But it does speak to my initial point that Clojure might be good for beginners, but it is by no means beginner friendly: lots of tools and tidbits I can download and figure out, yet nothing actually helps me learn how to code in this language (or figure out what I’m doing wrong when I try applying what I’ve learned).

Beginner resources are… hard. I don’t feel like plotting shapes with a pretend turtle (been there, back in the day when Logo was an actual language), but that means I’m stuck at being a little teapot, because what seems to be the most beginner friendly book out there assumes a noob can go from
loop [iter 0]… recur (inc iter) ; easy enough
to
loop [vector] [some other vector] [yet another vector]… recur ([vector which has nothing to do with anything in the loop point] (set stuff into other stuff and call everything “parts”)
like it makes perfect sense.

Trying to write anything on my own is equally jarring. Clojure says I see your effort, and I raise you a stack trace, a mile long, which you won’t understand. Sucker!

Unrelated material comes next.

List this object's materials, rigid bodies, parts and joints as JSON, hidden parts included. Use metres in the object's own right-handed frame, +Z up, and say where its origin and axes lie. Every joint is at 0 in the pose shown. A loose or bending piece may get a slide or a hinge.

The whole business reminds me a bit of the stories I’ve read about installing Arch. “If you can’t figure it out on your own, you should probably be on Mint.”

Sorry, I sound whiney. Not my intention. Since beginner struggles is the topic, and I’m a beginner, maybe what I say will help the cool Clojure kids make the language, and experience, more accessible to future beginners.

(Btw, thanks for being positive and helpful. This is my first interaction with the community, you lot are making it a good one.)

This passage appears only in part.